Makes about 30 cookies

Serves 4 to 6


  • ½ cup seedless raisins
  • 1 glass dry white wine
  • 1 cup yellow cornmeal
  • 1 cup all-purpose flour
  • 1 tablespoon baking powder
  • ¼ cup unsalted butter, at room temperature, cut in pieces
  • ¼ cup sugar
  • 1 large egg
  • ¼ cup pine nuts
  • 1 teaspoon pure vanilla extract
  • Pinch of salt
  • 2 tablespoons Marsala or sweet wine
  • Confectioner’s sugar for dusting
Put the raisins in a small bowl, cover with the white wine and soak for one hour.
Preheat oven to 350°F.
In a large bowl, combine the two flours and the baking powder and mix well. Add the butter, sugar and egg, mix with your hands to incorporate. Add the drained raisins, pine nuts, vanilla, salt and Marsala then mix until you have a soft dough. Using your hands, roll small pieces of dough into ovals and place them on two baking sheets covered with parchment paper. Flatten the cookies a little with your fingers. Bake in a preheated oven at 350°F for 25 to 30 minutes until golden. Remove from oven and leave to cool on wire racks until completely cooled. When cold, dust with confectioner’s sugar and serve.
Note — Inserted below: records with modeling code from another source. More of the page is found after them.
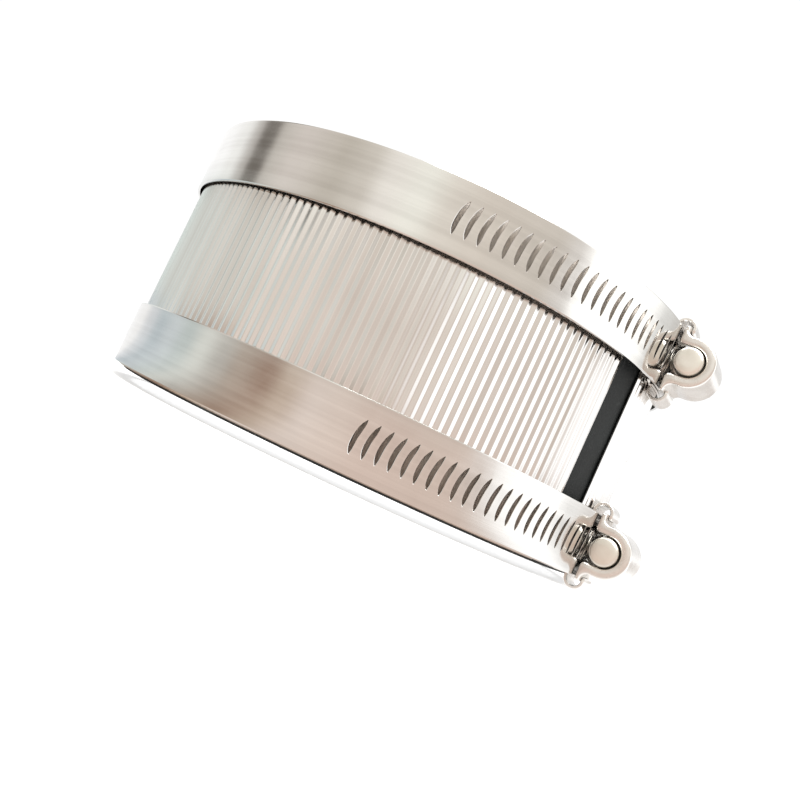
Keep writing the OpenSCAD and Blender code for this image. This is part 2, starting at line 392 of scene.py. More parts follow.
def soft_light(name, place, size, power):
    """Hangs one square soft light that faces the middle of the part."""
    data = bpy.data.lights.new(name, "AREA")
    data.size = size
    data.energy = power
    lamp = bpy.data.objects.new(name, data)
    aim = Vector((0, 0, sleeve_len / 2)) - Vector(place)
    lamp.location = place
    lamp.rotation_mode = "QUATERNION"
    lamp.rotation_quaternion = aim.to_track_quat("-Z", "Y")
    bpy.context.scene.collection.objects.link(lamp)


def pale_floor():
    """Lays a wide round floor just under the part's lowest point."""
    points = [Vector((0, 0, cad_low.z))]
    for i in range(floor_sides):
        angle = 2 * math.pi * i / floor_sides
        points.append(Vector((floor_radius * math.cos(angle), floor_radius * math.sin(angle), cad_low.z)))
    faces = [(0, 1 + i, 1 + (i + 1) % floor_sides) for i in range(floor_sides)]
    material, tree, shader = new_material("pale_floor")
    shader.inputs["Roughness"].default_value = floor_rough
    shader.inputs["Specular IOR Level"].default_value = 0
    shader.inputs["Emission Strength"].default_value = 1.0
    where = tree.nodes.new("ShaderNodeNewGeometry")
    panels = place_group(tree, studio_panels)
    tree.links.new(where.outputs["Position"], panels.inputs["Direction"])
    sight = tree.nodes.new("ShaderNodeLightPath")
    mirrored = sight.outputs["Is Glossy Ray"]
    base = mix_colour(tree, mirrored, floor_white, (0.0, 0.0, 0.0))
    tree.links.new(base, shader.inputs["Base Color"])
    glow = mix_colour(tree, mirrored, floor_glow, panels.outputs["Colour"])
    tree.links.new(glow, shader.inputs["Emission Color"])
    make_piece("floor", points, faces, material)


# ---------------------------------------------------------------- node helpers
def mix_colour(tree, share, first, second):
    """Mixes two colours, each a socket or three numbers, and gives the result's socket."""
    mix = tree.nodes.new("ShaderNodeMix")
    mix.data_type = "RGBA"
    # a mix node's colour sockets are its seventh and eighth inputs and its third output
    tree.links.new(share, mix.inputs[0])
    for socket, colour in ((mix.inputs[6], first), (mix.inputs[7], second)):
        if isinstance(colour, tuple):
            socket.default_value = (*colour, 1)
        else:
            tree.links.new(colour, socket)
    return mix.outputs[2]


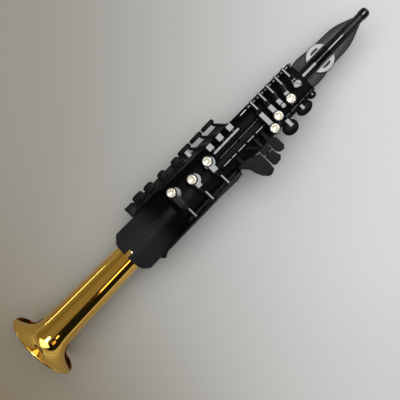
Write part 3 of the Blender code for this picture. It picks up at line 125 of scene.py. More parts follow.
# The photograph's right and up on the sheet, and the camera above it.
PHOTO_RIGHT = Vector((0.6952, -0.7189, 0.0))
PHOTO_UP = Vector((0.7189, 0.6952, 0.0))
CAMERA_SPOT = (289.2, -16.4, 850.0)
CAMERA_LENS, CAMERA_SENSOR = 56.46, 36.0

# Lamps and cards in metres: name, spot, aim, width, depth; cards have a brightness, a colour and a roll as well, and
# those without a brightness have that of the key card.
COOL, WHITE = (0.95, 0.97, 1.0), (0.96, 0.98, 1.0)
LAMPS = [
    ("key_lamp", (-0.15, 0.55, 2.2), (0.0, 0.0, 0.0), 2.4, 2.2),
    ("fill_lamp", (0.7, -0.5, 2.2), (0.1, 0.0, 0.0), 2.2, 2.2),
]
CARDS = [
    ("key_card", (0.52, 0.02, 1.7), (0.52, 0.02, 0.0), 1.06, 0.34, None, WHITE, 0.0),
    ("cup_card", (-0.05, 0.085, 1.7), (-0.05, 0.085, 0.0), 0.08, 0.06, None, WHITE, 0.0),
    ("bell_card", (1.30, 0.0, 1.28), (-0.30, 0.0, 0.08), 1.5, 1.5, 2.7, (1.0, 1.0, 0.97), 45.0),
    ("warm_card", (-0.395, -0.97, 1.6), (-0.36, -0.06, 0.08), 0.19, 0.27, 4.2, (1.0, 0.64, 0.32), 0.0),
    ("amber_card", (0.12, -1.15, 1.5), (-0.30, 0.0, 0.08), 0.55, 0.5, 1.3, (1.0, 0.66, 0.3), 0.0),
    ("rib_card", (-0.08, -0.026, 1.7), (-0.08, -0.026, 0.0), 0.04, 0.06, None, WHITE, 0.0),
    ("low_card", (-1.625, 3.0, 0.42), (-0.25, 0.0, 0.07), 2.15, 0.18, 4.6, (1.0, 0.98, 0.97), 0.0),
]
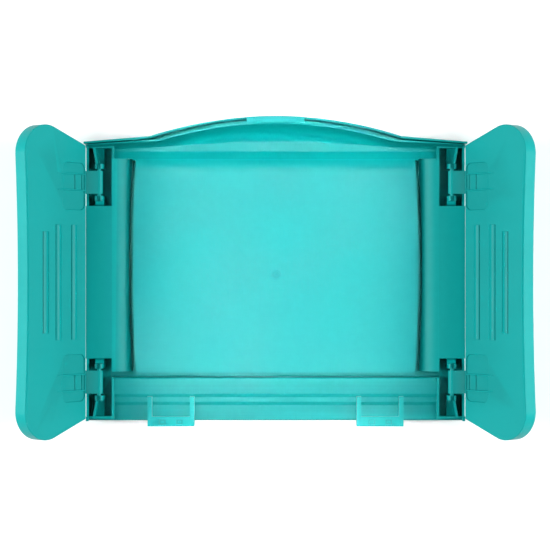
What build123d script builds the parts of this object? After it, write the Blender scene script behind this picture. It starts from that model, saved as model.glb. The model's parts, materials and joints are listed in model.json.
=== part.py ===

Venetian Butter Cookies, great for dunking

Serves 8 to 10


  • 500 g (4 cups) flour
  • 50 g (1/4 cup) sugar
  • 50 g (3 ½ tablespoons) butter, melted
  • 1 egg white, beaten
  • 15 g (1 ½ tablespoon) fresh yeast
  • 600 ml (2 ½ cups) milk
  • Salt
Pour the flour into a large bowl, then the sugar and a pinch of salt and mix well. Add the butter, a little at a time, then the beaten egg white and yeast, which has been blended in a little warm milk. Mix well while adding the rest of the milk. Once the ingredients are mixed, cover with a kitchen cloth and leave to rest to rise for at least 2 hours. Divide the dough into 5 parts. Form each piece of dough into 30-cm (11-inch) long cylinder and place them on a greased cookie sheet. Bake in a preheated oven at 180°C (350°F ) until golden brown, 10 to 15 minutes. Keep an eye on them making sure they do not become too dark. Remove from the oven and leave to cool for 3 to 4 hours. Slice the rolls with a sharp knife at an angle into thin slices and arrange on a cookie sheet. Bake again in a preheated oven at 180°C (360°F) for 10 to 12 minutes.
Leave to cool and store in a glass airtight container. Serve with Cypriot wine or Muscat or dip them mascarpone cream.

Mascarpone Cream

Serves 4


  • 4 large eggs
  • ½ cup sugar
  • 2 teaspoons Marsala
  • 1 cup mascarpone
  • Cocoa powder, for sprinkling


This recipe for mascarpone cream requires fresh quality ingredients. Start by separating the egg whites from the yolks and place the yolks in a bowl. Add the sugar and beat the ingredients with a whisk until the mixture is light and fluffy. Put to the side. In a separate bowl, beat the Marsala and the mascarpone until smooth, then add to the egg yolks and mix well. In another clean bowl, whip the egg whites until they reach the soft peak stage. Add the egg whites to the mascarpone mixture, folding gently in the same direction with a spatula and from the bottom of the bowl. Serve the cream in small glasses and sprinkle with cocoa powder.